One possible replacement is Christopher Miller, the current deputy assistant secretary of defense for special operations and combating terrorism, a former Pentagon official told Task & Purpose on Monday.

But even if Miller steps in temporarily, the Pentagon will still have significant shortfall of officials to oversee special operations and counter-terrorism missions, the former official said.

The Pentagon relied on temporary replacements to fill the assistant defense secretary for special operations role since Marine veteran Owen West stepped down on June 22, 2019. His successor, retired Army Special Forces Col. Mark Mitchell, resigned four months later.

Bremer has also proven to be a controversial pick to oversee special operations. Politico’s Wes Morgan first reported in September that Bremer had once described himself as a “Harley riding, tequila-drinking Navy SEAL” on his Instagram profile, which has since been deleted.

Another possible issue is that Bremer left the special operations community before the wars in Iraq and Afghanistan. Bremer served in the Navy from May 1992 until December 2000, leaving the service as a lieutenant, according to his official Navy biography.

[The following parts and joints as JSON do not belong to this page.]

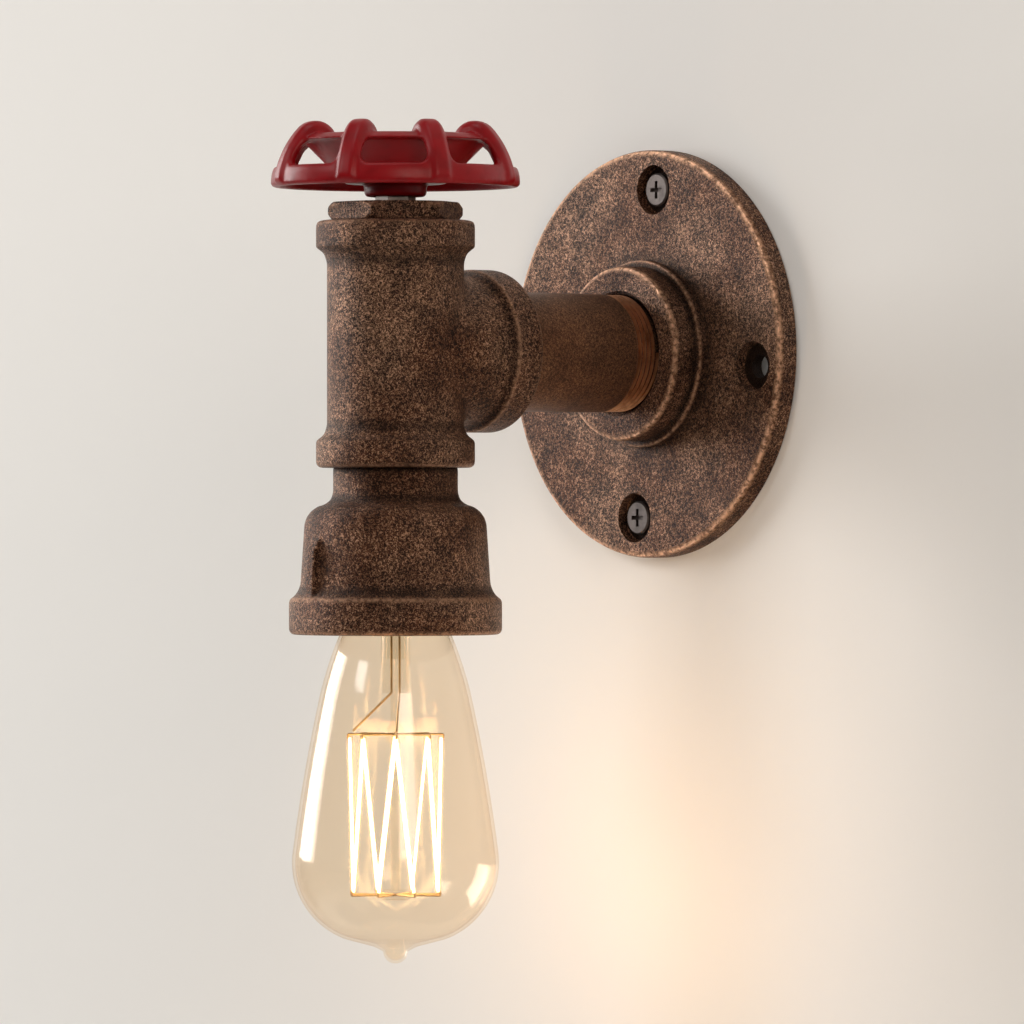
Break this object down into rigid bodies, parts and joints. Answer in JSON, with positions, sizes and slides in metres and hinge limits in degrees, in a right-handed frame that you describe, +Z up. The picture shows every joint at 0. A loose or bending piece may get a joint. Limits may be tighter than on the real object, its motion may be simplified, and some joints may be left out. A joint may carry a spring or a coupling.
{
  "type": "industrial pipe wall light",
  "caption": "Pipe-fitting wall light: round flange, short pipe arm, tee, valve handwheel that works a dimmer, and a bell-shaped cup over a screw-cap filament lamp.",
  "frame": {"origin": "centre of the flange's back face, on the wall", "axes": "+Y goes into the wall, square to the flange's back face, and the arm runs along -Y; +Z is up, along the lamp's upright axis"},
  "size_m": [0.1298, 0.1789, 0.2613],
  "materials": {
    "cast_bronze": "antique bronze over a sand-cast grain",
    "pipe_bronze": "antique bronze, brushed",
    "wheel_red": "glossy deep red enamel",
    "screw_steel": "dull steel",
    "zinc_steel": "zinc-plated steel",
    "brass": "plain brass",
    "porcelain": "glazed white porcelain",
    "dimmer_black": "moulded black",
    "board_brown": "resin board",
    "block_cream": "moulded cream",
    "lead_brown": "brown silicone insulation",
    "lead_black": "black silicone insulation",
    "lead_blue": "blue silicone insulation",
    "lead_green": "green and yellow insulation",
    "lamp_glass": "clear amber-tinted glass",
    "stem_glass": "clear glass",
    "hot_filament": "glowing tungsten",
    "support_wire": "molybdenum wire",
    "cap_glass": "black glass"
  },
  "bodies": {
    "fixture": {"wall_flange": "cast_bronze", "wall_screws": "screw_steel", "arm_nipple": "pipe_bronze", "tee": "cast_bronze", "hex_bushing": "cast_bronze", "reducer_cup": "cast_bronze", "dimmer_collar": "zinc_steel", "collar_washer": "zinc_steel", "collar_nut": "zinc_steel", "dimmer_housing": "dimmer_black", "dimmer_base": "dimmer_black", "dimmer_board": "board_brown", "dimmer_terminals": "brass", "lampholder_body": "porcelain", "lampholder_shell": "brass", "lampholder_cap": "zinc_steel", "centre_contact": "brass", "live_terminal": "brass", "neutral_terminal": "brass", "terminal_screws": "screw_steel", "mounting_tube": "zinc_steel", "holder_plate": "zinc_steel", "earth_ring": "brass", "lock_nut": "zinc_steel", "terminal_block": "block_cream", "pole_sleeves": "brass", "clamp_screws": "screw_steel", "live_lead": "lead_brown", "switched_lead": "lead_black", "neutral_lead": "lead_blue", "earth_lead": "lead_green"},
    "handwheel": {"handwheel": "wheel_red", "wheel_washer": "zinc_steel", "wheel_nut": "zinc_steel", "spindle": "zinc_steel", "dimmer_rotor": "dimmer_black"},
    "bulb": {"bulb_glass": "lamp_glass", "bulb_stem": "stem_glass", "filament": "hot_filament", "upper_support": "support_wire", "lower_support": "support_wire", "lead_in_wires": "support_wire", "bulb_cap": "brass", "cap_insulator": "cap_glass", "cap_contact": "zinc_steel"}
  },
  "joints": [
    {"name": "handwheel_turn", "type": "hinge", "parent": "fixture", "child": "handwheel", "pos_m": [0, -0.109, 0], "axis": [0, 0, 1], "range_deg": [0, 270]},
    {"name": "bulb_withdraw", "type": "slide", "parent": "fixture", "child": "bulb", "axis": [0, 0, -1], "range_m": [0, 0.06]}
  ]
}
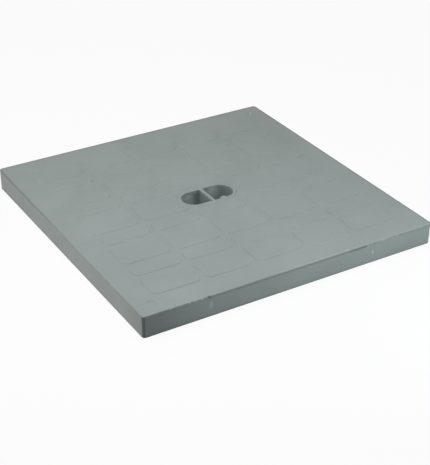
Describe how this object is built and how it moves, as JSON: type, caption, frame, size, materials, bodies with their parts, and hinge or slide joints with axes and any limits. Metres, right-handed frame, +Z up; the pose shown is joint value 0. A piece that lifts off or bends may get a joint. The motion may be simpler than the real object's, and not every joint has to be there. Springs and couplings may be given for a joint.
{
  "type": "inspection cover",
  "caption": "Square moulded plastic inspection cover with a raised paver pattern on top, a divided finger slot in the middle and a ribbed underside inside a plain skirt.",
  "frame": {"origin": "centre of the square, on the plane of the seating rim at the foot of the skirt", "axes": "+Z up, out of the paver face; +X along the courses of pavers and the length of the finger slot; +Y to the back, along the lifting web"},
  "size_m": [0.4, 0.4, 0.029],
  "materials": {
    "cover_plastic": "grey moulded plastic, matte with a fine spark-eroded grain"
  },
  "bodies": {
    "root": {"cover": "cover_plastic"}
  },
  "joints": []
}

Considering Bremer is one of several nominees for the Defense Department who are waiting to be confirmed, it is not clear whether he will actually have a hearing in 2020.

The number and duration of vacancies at the Pentagon is unprecedented, said Anthony Cordesman, of the Center for Strategic and International Studies think tank in Washington, D.C.

With the importance of so-called “gray area operations” across the world, the Pentagon needs to permanent head of special operations and counterterrorism missions as soon as possible, Cordesman told Task & Purpose.

“If you are asking yourselves in the Middle East or Asia or anywhere else: What will our partnership with the U.S. be; what will the role of the kind of help we need in counter-terrorism and Special Forces be; how will this partner in terms of joint warfare; having these kind of shifts really does hurt,” Cordesman said.